17 Eylül 2022 Cumartesi

TASAVVUF DÜŞMANLIĞININ ARKA PLANI

  İslâm’ı Tahrif Etmek Kur’an-ı Kerim’den önceki ilâhî kitapların tahrif edilmiş olduğu, Tevrat’tan önce çeşitli peygamberlere verilen sahifelerin zamanla yok olduğu tarihî bir hakikattir. Bu üç kitabı ve sahifeleri tahrif eden insanoğlu Kur’an-ı Kerim’i de bu hale getirmek için elinden gelen gayreti gösterdi. Hatta Mülk ve Sâffât surelerinin ilk ayetlerinde, peygamberimize inzali sürecinde vahyi çalma gayretinde olan cin şeytanlarının çabalarından ve meleklerin müdahalesinden bahsedilir. Vahiy Peygamberimiz’e gelirken ilâhî söze başka söz karışmasın diye meleklerin gözetiminde gelmiştir (Cin, 72/26-28). Resûlüllah (s.a.v.) da bu vahyi alır almaz kayda geçirtir, ilave olarak Kur’an’ın ezberlenmesini teşvik ederdi. Bu iki yolla koruma altına alınan Kur’an-ı Kerim hakkında şeytan(laşmış insan)lar lafzen tahriften ümitlerini kesmişlerse de ona yüklenilecek mânâlar üzerinde cesurca oynanması konusunda ümitli ve gayretlidirler.
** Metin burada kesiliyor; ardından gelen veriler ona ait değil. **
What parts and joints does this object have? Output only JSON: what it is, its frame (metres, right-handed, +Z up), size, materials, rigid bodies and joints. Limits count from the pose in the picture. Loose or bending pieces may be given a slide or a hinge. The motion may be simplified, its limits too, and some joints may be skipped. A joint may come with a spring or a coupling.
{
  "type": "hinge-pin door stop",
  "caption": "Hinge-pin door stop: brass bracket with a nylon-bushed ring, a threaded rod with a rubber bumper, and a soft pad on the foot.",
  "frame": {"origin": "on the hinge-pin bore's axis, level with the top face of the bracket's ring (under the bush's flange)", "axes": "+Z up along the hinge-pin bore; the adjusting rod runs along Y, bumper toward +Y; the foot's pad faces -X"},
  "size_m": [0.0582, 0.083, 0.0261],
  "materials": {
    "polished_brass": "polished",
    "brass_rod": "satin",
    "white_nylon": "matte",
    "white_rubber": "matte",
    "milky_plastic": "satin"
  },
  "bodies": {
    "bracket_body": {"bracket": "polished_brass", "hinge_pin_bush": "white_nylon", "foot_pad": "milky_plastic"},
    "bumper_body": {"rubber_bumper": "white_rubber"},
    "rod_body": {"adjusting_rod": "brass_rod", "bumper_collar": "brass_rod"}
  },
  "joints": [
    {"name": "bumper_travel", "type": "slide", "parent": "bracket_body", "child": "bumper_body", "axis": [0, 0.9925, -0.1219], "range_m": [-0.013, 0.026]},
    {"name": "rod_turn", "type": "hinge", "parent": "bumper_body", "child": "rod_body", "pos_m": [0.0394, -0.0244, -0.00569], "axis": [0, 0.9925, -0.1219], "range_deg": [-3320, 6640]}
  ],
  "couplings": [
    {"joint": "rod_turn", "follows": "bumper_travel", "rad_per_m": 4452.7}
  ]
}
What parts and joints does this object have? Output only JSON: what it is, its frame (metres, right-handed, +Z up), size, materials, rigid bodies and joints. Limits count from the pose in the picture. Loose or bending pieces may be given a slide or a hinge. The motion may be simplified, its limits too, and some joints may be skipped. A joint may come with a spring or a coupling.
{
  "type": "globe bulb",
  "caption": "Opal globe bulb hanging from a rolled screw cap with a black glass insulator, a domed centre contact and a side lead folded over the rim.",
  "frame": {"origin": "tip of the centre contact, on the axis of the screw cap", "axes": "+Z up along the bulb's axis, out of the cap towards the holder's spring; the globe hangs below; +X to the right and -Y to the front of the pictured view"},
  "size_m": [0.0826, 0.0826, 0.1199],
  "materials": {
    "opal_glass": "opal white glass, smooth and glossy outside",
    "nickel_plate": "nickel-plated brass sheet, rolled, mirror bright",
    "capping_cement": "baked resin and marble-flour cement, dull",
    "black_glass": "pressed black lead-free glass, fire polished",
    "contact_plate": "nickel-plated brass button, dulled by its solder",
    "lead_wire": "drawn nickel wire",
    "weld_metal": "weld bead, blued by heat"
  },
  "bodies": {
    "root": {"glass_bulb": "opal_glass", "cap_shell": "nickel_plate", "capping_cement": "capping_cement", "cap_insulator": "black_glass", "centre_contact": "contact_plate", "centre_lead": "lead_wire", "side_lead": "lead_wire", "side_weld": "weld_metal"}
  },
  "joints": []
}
Bu manevî tahrifi engelleyen şey, Resûlüllah’ın sünnetidir. Ayetler hakkında gelişi güzel yorumları engelleyen hadisler ve sünnete karşı çıkış aslında Kur’an’ı mânen tahrife uğratmayı amaçlamaktadır. Bu taarruzdan fıkıh ve kelâm ilmi kadar tasavvuf da nasibini almıştır. Fıkıh, kelâm ve tasavvuf, aslında kalelerdeki dış surlar gibidir, bunlara yapılan saldırılar iç güvenliği de tehdit eder.